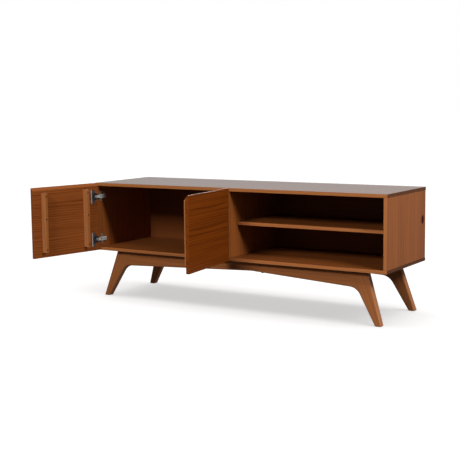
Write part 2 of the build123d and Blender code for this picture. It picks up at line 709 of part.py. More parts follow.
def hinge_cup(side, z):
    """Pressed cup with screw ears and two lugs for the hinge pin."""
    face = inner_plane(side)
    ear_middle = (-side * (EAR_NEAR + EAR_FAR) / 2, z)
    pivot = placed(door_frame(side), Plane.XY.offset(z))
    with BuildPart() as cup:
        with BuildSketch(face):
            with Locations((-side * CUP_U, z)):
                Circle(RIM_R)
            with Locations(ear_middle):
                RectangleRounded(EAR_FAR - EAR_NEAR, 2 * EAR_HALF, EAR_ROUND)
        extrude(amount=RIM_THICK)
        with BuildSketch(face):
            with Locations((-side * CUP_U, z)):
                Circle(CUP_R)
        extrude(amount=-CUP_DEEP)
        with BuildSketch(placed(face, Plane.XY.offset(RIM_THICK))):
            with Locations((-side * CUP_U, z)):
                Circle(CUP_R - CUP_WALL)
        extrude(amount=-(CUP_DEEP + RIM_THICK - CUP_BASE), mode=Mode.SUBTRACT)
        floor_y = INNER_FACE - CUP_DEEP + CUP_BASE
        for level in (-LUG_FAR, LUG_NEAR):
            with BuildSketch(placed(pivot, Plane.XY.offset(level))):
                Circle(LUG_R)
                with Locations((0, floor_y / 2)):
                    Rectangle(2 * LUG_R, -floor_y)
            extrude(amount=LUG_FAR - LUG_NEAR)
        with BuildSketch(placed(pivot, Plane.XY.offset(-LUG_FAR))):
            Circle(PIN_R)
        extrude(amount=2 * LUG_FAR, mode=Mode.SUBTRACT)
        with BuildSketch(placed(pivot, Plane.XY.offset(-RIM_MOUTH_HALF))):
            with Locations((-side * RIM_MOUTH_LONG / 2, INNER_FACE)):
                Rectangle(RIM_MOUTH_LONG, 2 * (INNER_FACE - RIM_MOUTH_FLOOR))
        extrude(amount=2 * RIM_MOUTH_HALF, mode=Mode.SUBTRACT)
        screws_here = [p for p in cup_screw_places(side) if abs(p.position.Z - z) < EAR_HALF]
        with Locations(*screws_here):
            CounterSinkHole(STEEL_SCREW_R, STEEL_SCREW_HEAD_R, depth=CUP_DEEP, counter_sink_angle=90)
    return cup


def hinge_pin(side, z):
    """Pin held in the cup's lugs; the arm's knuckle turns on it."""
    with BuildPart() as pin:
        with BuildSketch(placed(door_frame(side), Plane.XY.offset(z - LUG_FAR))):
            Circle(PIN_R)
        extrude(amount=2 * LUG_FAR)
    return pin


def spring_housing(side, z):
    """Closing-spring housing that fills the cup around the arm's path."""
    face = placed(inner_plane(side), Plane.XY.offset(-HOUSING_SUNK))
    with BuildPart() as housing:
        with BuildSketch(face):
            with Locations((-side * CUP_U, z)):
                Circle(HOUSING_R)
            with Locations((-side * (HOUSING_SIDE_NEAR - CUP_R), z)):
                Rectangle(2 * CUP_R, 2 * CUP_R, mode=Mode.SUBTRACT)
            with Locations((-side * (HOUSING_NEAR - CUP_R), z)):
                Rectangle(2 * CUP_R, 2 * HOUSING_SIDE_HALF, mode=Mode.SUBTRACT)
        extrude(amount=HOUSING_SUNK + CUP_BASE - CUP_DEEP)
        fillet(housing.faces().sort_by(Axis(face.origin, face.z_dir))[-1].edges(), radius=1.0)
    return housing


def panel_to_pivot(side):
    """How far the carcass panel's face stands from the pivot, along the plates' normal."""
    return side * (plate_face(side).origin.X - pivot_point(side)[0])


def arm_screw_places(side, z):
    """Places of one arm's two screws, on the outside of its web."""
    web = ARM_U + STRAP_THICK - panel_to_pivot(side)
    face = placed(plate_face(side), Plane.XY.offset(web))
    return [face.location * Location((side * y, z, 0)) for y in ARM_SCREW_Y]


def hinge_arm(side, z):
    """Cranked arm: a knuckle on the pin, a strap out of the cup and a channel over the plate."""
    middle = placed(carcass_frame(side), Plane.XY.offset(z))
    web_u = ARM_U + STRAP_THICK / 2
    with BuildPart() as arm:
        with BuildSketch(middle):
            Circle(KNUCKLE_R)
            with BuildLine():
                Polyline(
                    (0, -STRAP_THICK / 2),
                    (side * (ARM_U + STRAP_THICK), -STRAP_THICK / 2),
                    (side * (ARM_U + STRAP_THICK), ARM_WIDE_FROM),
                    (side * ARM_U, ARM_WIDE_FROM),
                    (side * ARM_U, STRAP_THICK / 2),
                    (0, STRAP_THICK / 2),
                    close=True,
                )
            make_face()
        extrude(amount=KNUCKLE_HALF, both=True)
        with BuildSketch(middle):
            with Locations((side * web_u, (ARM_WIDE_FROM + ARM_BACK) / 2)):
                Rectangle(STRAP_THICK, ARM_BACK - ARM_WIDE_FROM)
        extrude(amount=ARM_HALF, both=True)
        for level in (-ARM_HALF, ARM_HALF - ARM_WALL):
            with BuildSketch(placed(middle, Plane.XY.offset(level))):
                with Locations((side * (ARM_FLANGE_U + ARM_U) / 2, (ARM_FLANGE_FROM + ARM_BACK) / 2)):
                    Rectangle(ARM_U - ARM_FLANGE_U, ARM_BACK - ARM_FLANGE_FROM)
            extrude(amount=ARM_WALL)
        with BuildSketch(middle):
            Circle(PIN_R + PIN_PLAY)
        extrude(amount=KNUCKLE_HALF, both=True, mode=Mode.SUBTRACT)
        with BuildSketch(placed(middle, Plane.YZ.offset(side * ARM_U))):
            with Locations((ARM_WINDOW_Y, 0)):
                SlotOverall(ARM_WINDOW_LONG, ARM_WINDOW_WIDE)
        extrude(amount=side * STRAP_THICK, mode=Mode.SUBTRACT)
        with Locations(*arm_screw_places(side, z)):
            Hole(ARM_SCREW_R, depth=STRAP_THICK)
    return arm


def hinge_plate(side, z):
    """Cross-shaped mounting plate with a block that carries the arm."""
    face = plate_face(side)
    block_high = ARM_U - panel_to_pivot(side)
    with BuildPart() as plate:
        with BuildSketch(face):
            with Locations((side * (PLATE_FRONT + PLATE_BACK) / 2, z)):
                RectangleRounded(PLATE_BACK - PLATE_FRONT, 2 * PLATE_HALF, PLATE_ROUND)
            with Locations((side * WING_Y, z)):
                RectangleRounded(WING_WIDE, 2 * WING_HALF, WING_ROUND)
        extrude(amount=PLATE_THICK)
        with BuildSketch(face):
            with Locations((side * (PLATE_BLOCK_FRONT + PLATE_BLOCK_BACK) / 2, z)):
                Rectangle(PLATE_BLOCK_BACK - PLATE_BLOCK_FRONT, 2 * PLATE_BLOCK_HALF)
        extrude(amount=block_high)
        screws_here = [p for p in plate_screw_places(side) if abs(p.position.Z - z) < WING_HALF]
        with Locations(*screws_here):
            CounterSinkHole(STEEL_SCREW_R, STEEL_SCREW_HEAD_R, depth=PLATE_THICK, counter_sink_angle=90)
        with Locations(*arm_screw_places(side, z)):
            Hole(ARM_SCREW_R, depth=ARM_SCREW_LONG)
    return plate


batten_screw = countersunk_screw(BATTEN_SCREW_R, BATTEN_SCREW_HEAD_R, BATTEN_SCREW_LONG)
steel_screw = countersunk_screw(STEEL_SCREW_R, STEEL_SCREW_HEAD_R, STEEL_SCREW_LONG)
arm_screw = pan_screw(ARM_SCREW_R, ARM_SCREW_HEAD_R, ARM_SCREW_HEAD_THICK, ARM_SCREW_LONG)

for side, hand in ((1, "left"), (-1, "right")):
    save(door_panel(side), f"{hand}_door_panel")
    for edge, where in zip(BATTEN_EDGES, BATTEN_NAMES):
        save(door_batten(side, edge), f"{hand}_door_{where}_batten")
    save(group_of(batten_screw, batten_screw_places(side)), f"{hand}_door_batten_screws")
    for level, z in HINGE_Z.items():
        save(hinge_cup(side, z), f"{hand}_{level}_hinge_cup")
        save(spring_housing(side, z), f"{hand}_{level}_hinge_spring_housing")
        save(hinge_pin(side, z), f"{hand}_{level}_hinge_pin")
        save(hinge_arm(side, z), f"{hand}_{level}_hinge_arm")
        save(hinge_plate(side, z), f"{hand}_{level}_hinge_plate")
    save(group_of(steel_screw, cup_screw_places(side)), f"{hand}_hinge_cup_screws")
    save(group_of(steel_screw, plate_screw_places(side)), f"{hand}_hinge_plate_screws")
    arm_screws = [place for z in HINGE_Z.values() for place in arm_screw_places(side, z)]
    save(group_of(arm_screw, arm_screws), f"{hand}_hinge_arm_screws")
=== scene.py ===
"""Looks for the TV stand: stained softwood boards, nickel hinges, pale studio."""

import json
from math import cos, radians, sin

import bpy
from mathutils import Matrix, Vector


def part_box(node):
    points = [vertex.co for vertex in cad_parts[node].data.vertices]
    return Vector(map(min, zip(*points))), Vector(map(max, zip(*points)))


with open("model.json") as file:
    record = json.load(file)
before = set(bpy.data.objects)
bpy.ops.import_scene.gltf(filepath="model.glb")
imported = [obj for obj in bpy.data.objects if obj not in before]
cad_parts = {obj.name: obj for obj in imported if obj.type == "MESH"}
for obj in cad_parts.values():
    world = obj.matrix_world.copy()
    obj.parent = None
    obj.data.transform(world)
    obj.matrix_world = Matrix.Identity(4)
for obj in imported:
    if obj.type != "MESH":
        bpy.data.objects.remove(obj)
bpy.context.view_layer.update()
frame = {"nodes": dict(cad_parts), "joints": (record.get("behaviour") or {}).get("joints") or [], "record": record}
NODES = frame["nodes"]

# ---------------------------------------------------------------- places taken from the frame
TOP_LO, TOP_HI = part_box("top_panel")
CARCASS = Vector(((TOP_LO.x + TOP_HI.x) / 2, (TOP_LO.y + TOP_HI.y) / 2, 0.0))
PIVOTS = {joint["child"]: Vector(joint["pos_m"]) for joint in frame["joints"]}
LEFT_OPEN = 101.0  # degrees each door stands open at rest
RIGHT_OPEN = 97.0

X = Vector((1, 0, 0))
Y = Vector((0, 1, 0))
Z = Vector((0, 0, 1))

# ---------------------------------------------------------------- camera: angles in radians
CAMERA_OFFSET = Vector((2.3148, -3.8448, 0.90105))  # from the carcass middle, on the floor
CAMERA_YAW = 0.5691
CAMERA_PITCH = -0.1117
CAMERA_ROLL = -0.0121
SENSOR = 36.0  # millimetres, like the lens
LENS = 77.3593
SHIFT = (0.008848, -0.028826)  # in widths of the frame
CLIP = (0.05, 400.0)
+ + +
→ **Set task**: Take the line containing "obj.matrix_world = Matrix.Identity(4)" and the line containing "Z = Vector((0, 0, 1))". Write out both and all lines between, exactly, and nothing more.

→ **Solution below**:
    obj.matrix_world = Matrix.Identity(4)
for obj in imported:
    if obj.type != "MESH":
        bpy.data.objects.remove(obj)
bpy.context.view_layer.update()
frame = {"nodes": dict(cad_parts), "joints": (record.get("behaviour") or {}).get("joints") or [], "record": record}
NODES = frame["nodes"]

# ---------------------------------------------------------------- places taken from the frame
TOP_LO, TOP_HI = part_box("top_panel")
CARCASS = Vector(((TOP_LO.x + TOP_HI.x) / 2, (TOP_LO.y + TOP_HI.y) / 2, 0.0))
PIVOTS = {joint["child"]: Vector(joint["pos_m"]) for joint in frame["joints"]}
LEFT_OPEN = 101.0  # degrees each door stands open at rest
RIGHT_OPEN = 97.0

X = Vector((1, 0, 0))
Y = Vector((0, 1, 0))
Z = Vector((0, 0, 1))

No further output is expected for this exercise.